→ DO THIS:
Repeat the lines below exactly as written, please, from the line with "obj.data.transform(world)" to the line with "return low / MM, high / MM", both lines included, and no others.

→ DATA:
════════

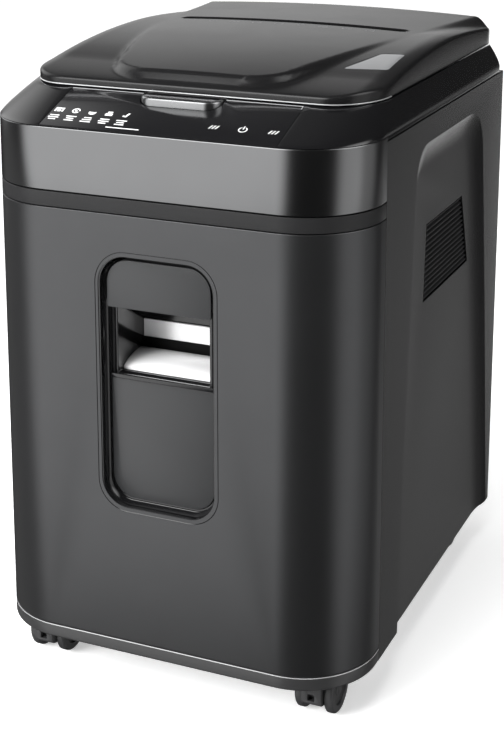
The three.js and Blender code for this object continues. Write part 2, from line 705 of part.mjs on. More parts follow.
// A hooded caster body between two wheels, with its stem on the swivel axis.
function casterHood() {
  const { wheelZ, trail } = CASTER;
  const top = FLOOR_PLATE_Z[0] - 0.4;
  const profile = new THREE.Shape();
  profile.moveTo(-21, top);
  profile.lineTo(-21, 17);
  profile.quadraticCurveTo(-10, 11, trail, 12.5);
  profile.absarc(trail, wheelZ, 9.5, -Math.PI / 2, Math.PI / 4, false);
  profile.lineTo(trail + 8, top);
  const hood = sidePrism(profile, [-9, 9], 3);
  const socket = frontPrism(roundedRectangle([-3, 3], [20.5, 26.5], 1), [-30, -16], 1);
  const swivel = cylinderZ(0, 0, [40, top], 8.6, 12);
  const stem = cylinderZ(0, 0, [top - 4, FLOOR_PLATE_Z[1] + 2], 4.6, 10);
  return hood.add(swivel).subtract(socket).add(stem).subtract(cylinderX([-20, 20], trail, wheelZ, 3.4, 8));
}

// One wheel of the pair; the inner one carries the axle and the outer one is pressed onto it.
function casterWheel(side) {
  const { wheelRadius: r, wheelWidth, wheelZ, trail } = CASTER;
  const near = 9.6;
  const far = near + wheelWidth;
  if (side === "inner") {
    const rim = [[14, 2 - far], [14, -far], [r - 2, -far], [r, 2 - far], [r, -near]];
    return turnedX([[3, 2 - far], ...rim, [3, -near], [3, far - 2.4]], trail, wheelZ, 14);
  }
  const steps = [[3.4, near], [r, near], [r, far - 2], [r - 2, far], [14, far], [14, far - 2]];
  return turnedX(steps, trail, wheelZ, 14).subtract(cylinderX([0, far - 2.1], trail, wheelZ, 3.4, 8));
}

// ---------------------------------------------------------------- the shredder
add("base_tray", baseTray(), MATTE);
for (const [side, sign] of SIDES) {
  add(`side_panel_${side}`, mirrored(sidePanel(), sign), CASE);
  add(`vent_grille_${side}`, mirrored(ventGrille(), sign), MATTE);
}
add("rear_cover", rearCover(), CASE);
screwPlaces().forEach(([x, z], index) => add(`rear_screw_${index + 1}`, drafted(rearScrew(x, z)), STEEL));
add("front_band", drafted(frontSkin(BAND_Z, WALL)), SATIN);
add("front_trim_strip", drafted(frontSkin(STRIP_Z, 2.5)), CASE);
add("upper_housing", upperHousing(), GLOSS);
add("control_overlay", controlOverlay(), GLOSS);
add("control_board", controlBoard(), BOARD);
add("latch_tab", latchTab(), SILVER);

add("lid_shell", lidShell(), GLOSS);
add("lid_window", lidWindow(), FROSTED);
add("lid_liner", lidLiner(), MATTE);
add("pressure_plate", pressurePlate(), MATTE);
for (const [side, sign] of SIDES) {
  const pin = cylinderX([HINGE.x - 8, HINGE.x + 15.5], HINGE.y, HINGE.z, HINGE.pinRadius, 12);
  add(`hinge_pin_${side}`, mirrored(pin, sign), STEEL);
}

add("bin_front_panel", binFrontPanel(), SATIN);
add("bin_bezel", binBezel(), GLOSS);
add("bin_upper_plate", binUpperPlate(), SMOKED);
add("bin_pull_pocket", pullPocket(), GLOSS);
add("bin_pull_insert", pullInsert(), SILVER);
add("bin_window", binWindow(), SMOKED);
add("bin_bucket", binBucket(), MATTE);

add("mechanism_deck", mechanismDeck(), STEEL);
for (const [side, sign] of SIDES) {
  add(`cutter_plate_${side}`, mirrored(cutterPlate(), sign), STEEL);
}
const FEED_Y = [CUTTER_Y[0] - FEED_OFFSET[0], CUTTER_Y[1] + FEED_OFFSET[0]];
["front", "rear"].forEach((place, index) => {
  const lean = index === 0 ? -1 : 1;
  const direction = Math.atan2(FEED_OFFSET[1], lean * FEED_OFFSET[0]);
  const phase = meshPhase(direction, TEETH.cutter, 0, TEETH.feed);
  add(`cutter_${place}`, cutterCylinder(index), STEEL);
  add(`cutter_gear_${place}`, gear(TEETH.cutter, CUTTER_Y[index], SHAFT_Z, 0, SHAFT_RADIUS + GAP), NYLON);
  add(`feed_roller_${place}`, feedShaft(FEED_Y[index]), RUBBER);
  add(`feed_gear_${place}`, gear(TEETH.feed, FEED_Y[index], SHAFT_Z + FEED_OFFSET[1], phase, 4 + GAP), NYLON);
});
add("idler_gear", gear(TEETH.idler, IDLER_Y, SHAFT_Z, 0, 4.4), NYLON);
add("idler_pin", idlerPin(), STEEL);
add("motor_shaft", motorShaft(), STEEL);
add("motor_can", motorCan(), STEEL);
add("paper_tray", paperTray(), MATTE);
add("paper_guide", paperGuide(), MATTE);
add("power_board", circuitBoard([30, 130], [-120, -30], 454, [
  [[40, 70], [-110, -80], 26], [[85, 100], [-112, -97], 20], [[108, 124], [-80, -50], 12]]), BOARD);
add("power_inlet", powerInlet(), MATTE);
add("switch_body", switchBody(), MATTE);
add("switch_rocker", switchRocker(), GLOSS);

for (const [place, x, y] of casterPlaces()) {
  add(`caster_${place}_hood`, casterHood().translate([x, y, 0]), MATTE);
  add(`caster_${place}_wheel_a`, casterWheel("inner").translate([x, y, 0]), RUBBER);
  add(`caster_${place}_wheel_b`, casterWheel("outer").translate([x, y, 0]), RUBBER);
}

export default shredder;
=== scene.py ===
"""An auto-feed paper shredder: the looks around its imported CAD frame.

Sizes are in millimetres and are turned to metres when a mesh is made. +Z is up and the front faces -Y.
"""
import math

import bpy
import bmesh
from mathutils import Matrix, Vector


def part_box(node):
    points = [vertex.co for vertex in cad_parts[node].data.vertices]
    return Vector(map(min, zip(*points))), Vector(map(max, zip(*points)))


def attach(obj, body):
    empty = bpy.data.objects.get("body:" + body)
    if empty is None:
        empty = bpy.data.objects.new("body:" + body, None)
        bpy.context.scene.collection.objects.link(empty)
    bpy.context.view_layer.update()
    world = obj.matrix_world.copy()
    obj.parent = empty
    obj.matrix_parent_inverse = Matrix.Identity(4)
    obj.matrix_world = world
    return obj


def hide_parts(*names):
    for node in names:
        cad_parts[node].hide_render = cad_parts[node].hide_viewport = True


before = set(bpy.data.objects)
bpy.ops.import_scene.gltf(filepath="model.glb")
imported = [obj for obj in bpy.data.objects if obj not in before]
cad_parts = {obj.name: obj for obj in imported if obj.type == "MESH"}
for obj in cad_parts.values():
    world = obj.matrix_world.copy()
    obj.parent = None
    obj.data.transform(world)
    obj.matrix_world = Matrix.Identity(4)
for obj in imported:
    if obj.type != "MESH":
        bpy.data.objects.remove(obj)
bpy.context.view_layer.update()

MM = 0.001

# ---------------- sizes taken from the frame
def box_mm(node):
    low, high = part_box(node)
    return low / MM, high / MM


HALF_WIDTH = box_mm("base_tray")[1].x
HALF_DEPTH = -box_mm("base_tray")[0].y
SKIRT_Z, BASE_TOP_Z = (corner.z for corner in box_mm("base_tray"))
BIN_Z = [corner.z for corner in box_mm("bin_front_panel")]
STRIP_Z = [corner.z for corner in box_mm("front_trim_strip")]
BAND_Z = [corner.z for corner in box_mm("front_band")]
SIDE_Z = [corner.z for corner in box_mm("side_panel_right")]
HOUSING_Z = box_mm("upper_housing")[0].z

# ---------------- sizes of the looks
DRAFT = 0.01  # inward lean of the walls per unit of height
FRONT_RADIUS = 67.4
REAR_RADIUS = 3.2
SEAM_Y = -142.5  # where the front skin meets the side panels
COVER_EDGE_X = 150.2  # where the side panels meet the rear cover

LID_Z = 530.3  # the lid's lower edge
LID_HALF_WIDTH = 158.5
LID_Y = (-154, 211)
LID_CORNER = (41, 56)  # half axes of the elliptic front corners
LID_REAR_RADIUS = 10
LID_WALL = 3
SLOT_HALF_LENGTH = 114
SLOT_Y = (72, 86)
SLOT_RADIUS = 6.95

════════

→ COMPLETE RESPONSE:
    obj.data.transform(world)
    obj.matrix_world = Matrix.Identity(4)
for obj in imported:
    if obj.type != "MESH":
        bpy.data.objects.remove(obj)
bpy.context.view_layer.update()

MM = 0.001

# ---------------- sizes taken from the frame
def box_mm(node):
    low, high = part_box(node)
    return low / MM, high / MM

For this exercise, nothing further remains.